What we aren’t including in income is that which comes from assets. Back in the day, my grandma funded her retirement by “living off the interest” income from her investments and didn’t touch the principal. If you can do that, more power to you. I’m operating under the assumption that at some point in your retirement, you will need to convert your assets (including principal) to income.
(I’m going to ignore taxes for this post by just saying that you can either count taxes as an expense, or discount income and assets for taxes. No all income is taxed the same. And not all assets are taxable. But we’ll cover all that later in a post about tax planning in retirement.)
Longevity?
To get your one big number for spending and one big number for assets, you need to figure out how many years you’ll live. We already talked about longevity in a previous post, but we know this is just a guess. One comment I will add is that your retirement personality dictates how you pick this number. If you are more concerned about outliving your money, you’ll chose a longer life expectancy. If you are more concerned with enjoying your early retirement and willing to make cuts later, you can chose a relatively shorter life expectancy.

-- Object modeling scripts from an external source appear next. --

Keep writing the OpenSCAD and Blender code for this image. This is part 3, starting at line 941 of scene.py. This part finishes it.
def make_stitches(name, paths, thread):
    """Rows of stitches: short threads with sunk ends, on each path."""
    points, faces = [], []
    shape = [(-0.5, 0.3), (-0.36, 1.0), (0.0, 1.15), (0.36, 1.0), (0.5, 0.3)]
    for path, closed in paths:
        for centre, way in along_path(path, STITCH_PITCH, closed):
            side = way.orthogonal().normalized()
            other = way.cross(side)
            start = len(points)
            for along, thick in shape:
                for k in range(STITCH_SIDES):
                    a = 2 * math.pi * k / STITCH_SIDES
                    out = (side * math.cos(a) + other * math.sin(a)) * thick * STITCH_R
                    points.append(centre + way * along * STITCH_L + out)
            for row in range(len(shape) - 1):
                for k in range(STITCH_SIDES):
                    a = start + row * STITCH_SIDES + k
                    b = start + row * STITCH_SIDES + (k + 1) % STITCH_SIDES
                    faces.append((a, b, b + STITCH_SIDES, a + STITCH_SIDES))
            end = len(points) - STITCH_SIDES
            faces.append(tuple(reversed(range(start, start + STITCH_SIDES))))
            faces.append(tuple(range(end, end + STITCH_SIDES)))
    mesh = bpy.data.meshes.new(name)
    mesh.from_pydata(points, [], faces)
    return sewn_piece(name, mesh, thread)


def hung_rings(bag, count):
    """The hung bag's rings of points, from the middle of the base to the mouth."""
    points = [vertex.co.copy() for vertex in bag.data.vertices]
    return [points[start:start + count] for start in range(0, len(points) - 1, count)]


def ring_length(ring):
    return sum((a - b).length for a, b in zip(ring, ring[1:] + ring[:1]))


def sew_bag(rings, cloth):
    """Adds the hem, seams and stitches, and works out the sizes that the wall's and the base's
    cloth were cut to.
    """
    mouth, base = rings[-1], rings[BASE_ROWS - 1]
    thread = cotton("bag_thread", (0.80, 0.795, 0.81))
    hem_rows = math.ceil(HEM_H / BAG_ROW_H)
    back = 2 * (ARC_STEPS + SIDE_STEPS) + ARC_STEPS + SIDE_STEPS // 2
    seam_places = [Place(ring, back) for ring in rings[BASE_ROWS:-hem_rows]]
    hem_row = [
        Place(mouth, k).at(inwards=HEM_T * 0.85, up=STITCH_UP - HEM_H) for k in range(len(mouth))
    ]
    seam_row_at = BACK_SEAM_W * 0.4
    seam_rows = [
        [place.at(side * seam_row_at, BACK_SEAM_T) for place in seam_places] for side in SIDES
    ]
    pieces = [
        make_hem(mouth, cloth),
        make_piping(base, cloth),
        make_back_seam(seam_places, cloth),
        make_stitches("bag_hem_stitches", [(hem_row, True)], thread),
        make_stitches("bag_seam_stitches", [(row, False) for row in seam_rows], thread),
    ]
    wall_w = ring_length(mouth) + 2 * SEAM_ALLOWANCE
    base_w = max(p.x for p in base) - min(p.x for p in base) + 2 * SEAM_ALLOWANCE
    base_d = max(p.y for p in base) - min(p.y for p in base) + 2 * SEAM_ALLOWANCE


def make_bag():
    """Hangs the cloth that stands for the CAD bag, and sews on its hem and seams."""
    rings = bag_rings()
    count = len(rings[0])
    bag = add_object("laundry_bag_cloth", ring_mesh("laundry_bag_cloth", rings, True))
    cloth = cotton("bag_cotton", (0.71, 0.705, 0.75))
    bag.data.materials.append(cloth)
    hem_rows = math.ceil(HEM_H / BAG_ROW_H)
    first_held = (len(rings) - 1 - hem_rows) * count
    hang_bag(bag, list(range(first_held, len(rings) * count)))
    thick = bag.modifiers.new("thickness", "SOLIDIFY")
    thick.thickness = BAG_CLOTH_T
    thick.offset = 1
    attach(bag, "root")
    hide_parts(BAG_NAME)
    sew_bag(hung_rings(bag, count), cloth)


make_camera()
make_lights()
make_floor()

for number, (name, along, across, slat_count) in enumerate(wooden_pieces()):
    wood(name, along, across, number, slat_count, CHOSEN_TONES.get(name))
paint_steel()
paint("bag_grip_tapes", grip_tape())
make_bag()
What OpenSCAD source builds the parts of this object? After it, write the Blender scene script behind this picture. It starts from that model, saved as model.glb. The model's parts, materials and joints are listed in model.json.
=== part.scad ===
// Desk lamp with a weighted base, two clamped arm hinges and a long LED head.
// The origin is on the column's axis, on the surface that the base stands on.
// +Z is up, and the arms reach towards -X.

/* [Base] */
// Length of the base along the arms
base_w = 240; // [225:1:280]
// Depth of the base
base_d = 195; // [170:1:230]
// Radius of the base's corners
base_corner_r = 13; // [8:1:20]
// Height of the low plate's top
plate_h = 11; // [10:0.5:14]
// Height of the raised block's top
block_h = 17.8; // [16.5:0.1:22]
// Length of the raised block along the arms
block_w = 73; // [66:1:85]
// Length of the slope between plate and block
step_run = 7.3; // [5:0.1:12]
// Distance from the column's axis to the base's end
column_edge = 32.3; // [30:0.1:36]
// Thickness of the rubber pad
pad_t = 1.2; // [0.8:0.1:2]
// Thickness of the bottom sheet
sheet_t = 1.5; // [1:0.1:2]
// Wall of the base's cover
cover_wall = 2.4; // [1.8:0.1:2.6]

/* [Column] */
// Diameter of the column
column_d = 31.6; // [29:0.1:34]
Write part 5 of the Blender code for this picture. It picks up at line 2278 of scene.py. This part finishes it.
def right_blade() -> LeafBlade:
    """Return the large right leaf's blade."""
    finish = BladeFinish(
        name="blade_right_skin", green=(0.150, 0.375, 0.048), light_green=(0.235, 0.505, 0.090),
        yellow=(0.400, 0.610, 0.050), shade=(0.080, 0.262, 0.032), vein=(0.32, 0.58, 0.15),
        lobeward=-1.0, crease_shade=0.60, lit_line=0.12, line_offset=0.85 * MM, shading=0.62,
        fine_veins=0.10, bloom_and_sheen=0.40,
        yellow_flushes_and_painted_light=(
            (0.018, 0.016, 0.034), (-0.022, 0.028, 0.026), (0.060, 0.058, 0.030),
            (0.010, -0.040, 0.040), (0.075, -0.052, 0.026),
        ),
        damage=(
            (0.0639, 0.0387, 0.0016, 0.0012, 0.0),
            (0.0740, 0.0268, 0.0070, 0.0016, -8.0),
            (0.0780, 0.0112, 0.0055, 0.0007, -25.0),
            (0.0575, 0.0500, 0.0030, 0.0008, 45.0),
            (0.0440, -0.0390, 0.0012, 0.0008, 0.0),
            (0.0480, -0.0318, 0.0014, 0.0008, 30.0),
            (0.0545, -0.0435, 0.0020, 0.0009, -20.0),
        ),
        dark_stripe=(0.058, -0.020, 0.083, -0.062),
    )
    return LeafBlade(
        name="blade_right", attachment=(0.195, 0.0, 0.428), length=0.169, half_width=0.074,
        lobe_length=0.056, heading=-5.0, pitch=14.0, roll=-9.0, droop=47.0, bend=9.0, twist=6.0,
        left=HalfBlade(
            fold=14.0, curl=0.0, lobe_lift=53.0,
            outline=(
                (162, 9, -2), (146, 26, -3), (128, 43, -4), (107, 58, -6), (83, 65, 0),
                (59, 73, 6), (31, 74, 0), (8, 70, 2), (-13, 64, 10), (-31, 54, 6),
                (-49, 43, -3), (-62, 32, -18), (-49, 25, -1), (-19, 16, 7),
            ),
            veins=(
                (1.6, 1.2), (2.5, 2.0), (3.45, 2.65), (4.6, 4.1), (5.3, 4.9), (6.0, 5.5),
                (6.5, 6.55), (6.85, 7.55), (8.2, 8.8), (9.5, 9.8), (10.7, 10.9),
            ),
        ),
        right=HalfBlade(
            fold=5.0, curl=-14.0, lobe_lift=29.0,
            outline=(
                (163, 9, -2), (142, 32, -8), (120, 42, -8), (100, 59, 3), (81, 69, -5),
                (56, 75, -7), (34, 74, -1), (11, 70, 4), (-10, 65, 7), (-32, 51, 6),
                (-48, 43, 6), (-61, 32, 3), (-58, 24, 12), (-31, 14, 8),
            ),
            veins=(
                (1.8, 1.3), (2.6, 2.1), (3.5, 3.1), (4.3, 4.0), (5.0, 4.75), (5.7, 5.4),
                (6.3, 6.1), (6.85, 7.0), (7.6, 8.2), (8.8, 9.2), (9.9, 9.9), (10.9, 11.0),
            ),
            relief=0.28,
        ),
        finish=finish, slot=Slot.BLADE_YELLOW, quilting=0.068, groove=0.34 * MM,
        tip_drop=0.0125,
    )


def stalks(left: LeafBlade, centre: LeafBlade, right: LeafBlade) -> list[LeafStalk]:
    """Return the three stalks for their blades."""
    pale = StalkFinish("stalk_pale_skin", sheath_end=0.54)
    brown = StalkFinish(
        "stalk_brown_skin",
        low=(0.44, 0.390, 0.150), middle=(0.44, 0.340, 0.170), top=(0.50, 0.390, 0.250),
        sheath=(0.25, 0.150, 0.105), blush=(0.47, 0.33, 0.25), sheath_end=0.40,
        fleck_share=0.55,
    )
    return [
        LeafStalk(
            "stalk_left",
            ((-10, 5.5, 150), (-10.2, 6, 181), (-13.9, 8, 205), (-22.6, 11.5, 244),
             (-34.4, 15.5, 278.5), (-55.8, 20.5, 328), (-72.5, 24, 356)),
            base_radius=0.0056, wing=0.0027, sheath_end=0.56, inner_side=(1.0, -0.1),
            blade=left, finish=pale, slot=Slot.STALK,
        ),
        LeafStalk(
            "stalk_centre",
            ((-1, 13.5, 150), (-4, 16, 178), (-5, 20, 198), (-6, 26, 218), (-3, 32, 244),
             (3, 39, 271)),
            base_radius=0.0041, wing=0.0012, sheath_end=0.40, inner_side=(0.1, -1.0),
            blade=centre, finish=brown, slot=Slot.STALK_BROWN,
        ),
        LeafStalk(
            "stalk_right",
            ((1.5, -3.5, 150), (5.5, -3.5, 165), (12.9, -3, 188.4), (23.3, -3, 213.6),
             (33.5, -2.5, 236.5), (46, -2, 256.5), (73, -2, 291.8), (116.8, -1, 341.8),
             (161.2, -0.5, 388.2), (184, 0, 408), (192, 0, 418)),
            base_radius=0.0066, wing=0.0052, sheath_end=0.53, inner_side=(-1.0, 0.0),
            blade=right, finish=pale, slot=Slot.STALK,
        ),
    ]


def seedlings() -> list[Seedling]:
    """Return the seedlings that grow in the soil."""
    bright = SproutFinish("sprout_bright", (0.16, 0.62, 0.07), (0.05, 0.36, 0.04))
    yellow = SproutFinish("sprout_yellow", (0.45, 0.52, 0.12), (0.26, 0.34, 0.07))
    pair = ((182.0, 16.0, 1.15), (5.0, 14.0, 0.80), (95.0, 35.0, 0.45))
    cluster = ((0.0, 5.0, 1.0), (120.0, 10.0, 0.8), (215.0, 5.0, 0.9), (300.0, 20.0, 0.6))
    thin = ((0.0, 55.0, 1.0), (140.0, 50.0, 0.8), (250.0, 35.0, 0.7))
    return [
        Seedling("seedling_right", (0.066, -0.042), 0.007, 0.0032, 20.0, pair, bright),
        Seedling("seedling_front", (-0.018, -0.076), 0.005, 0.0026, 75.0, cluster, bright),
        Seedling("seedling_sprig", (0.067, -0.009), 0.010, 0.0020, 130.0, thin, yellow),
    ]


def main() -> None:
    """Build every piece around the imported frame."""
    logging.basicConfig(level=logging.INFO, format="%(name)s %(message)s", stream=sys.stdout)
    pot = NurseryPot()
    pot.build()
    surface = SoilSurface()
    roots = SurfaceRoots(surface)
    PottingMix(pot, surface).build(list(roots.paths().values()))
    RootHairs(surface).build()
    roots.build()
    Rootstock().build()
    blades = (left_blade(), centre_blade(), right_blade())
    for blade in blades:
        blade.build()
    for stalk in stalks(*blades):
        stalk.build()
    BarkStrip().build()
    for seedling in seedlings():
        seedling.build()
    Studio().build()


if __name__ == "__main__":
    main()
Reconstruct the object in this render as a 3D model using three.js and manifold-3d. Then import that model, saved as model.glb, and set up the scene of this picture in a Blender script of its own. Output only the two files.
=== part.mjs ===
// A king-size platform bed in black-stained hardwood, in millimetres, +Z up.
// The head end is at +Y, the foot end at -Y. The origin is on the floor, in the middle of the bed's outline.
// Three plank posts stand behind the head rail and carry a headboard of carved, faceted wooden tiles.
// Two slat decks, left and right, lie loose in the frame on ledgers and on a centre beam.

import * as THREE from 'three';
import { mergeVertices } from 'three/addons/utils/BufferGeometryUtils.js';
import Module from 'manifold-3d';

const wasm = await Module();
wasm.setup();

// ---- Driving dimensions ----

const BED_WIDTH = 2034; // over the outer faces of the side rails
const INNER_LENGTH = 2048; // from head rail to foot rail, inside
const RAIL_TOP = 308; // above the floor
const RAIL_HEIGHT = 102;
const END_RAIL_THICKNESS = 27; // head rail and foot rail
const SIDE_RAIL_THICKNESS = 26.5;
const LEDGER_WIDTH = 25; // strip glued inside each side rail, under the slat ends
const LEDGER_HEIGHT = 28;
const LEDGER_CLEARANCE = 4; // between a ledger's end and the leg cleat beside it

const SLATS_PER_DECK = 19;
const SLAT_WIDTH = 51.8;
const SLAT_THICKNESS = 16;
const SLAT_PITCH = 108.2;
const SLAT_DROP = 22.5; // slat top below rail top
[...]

Is your retirement funded or not?
So you have your big spending number, and you have your big asset number. Are Assets > Spending?
If Assets are significantly bigger than the Spending number, you’re probably going to be fine, as long as you chose a conservative discount rate. You can dig into your numbers to identify any risks and optimize your legacy. For example, some people in this situation have significant assets that are invested aggressively - they may want to de-risk their portfolio. Others may want to adjust their distribution/income strategy to leave more tax-efficient assets for their heirs.
If Assets and Spending are about equal, you are also probably going to be fine. This is especially true if you are comfortable with market risk and your investments end up earning more than the conservative discount rate we chose above. If your retirement personality is more conservative, this is where you can dig into your assets and figure out how to convert more of them into reliable income now, or plan to in the future. This situation is also a great opportunity to use tax-efficient planning strategies.
If Spending is bigger than Assets - you’re going to need to do something different. This is where retirement planning before you retire can make a big difference. Can you work a few more years? This is the most effective way to improve your situation because it can increase your assets, and decrease the number of years in retirement. It helps on both sides of the equation. Can you save more? That will increase assets. Can you plan to move in retirement? That can decrease lifetime spending. The most important thing here is - DON’T PANIC. There are a lot of moves that can be made (even if you’re already in retirement) to improve your situation.
Nannette - this seems complicated, can you do this for me?
Believe it or not, this is what I consider the REALLY simplified way to do it. But yes, you can hire someone to do this (or something similar) for you. This is one big reason I got the RICP® designation. I wanted an educational foundation for providing these services to clients, not just one based in my experience or industry norms and “rules of thumb”.
This post is really important. It provides the framework for understanding all of the other topics I’ll be covering in the rest of the R101 series. We’ll dig into all the big topics that retirees need to understand - investments, annuities, Medicare, Social Security, housing decisions, long-term care, estate planning, and tax planning. It all comes back to how these topics affect the Spending compared to Assets equation above.